• _Given request_
Reproduce exactly the lines below, from the first through the one containing "return made.outputs[0]", and nothing more.

╭─ Data shown

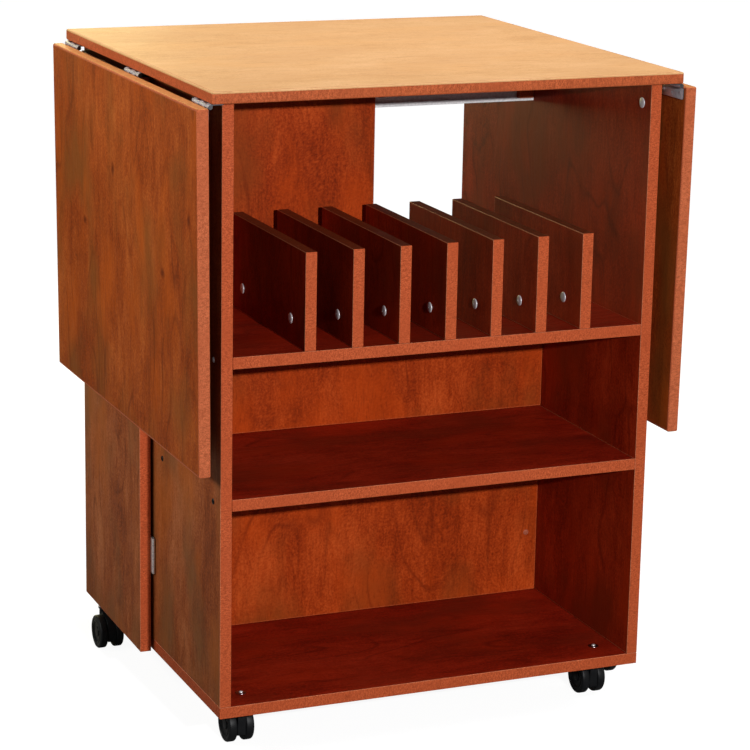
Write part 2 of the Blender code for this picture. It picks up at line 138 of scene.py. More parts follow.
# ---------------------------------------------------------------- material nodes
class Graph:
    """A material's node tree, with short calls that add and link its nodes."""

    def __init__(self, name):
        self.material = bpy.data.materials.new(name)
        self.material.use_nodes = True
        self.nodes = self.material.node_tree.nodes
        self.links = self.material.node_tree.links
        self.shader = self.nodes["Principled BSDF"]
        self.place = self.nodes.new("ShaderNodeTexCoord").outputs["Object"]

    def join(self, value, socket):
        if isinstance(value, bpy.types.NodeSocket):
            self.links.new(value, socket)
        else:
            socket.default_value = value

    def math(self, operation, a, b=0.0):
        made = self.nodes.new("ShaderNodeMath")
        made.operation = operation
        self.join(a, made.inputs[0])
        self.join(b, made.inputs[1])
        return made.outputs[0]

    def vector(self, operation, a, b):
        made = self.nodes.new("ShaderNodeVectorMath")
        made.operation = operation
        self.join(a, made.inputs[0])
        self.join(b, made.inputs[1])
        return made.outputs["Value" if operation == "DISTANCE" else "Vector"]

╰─

• _Solution below_
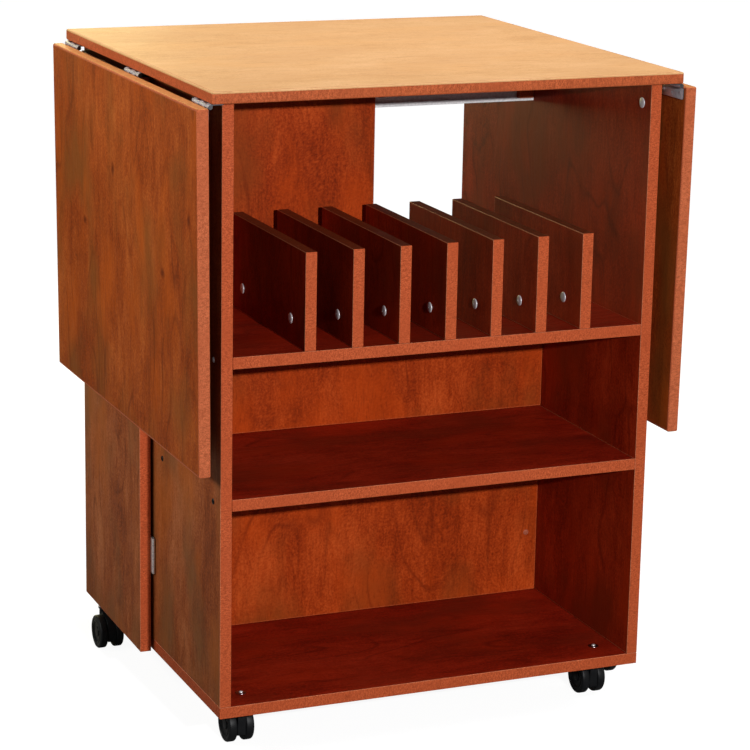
Write part 2 of the Blender code for this picture. It picks up at line 138 of scene.py. More parts follow.
# ---------------------------------------------------------------- material nodes
class Graph:
    """A material's node tree, with short calls that add and link its nodes."""

    def __init__(self, name):
        self.material = bpy.data.materials.new(name)
        self.material.use_nodes = True
        self.nodes = self.material.node_tree.nodes
        self.links = self.material.node_tree.links
        self.shader = self.nodes["Principled BSDF"]
        self.place = self.nodes.new("ShaderNodeTexCoord").outputs["Object"]

    def join(self, value, socket):
        if isinstance(value, bpy.types.NodeSocket):
            self.links.new(value, socket)
        else:
            socket.default_value = value

    def math(self, operation, a, b=0.0):
        made = self.nodes.new("ShaderNodeMath")
        made.operation = operation
        self.join(a, made.inputs[0])
        self.join(b, made.inputs[1])
        return made.outputs[0]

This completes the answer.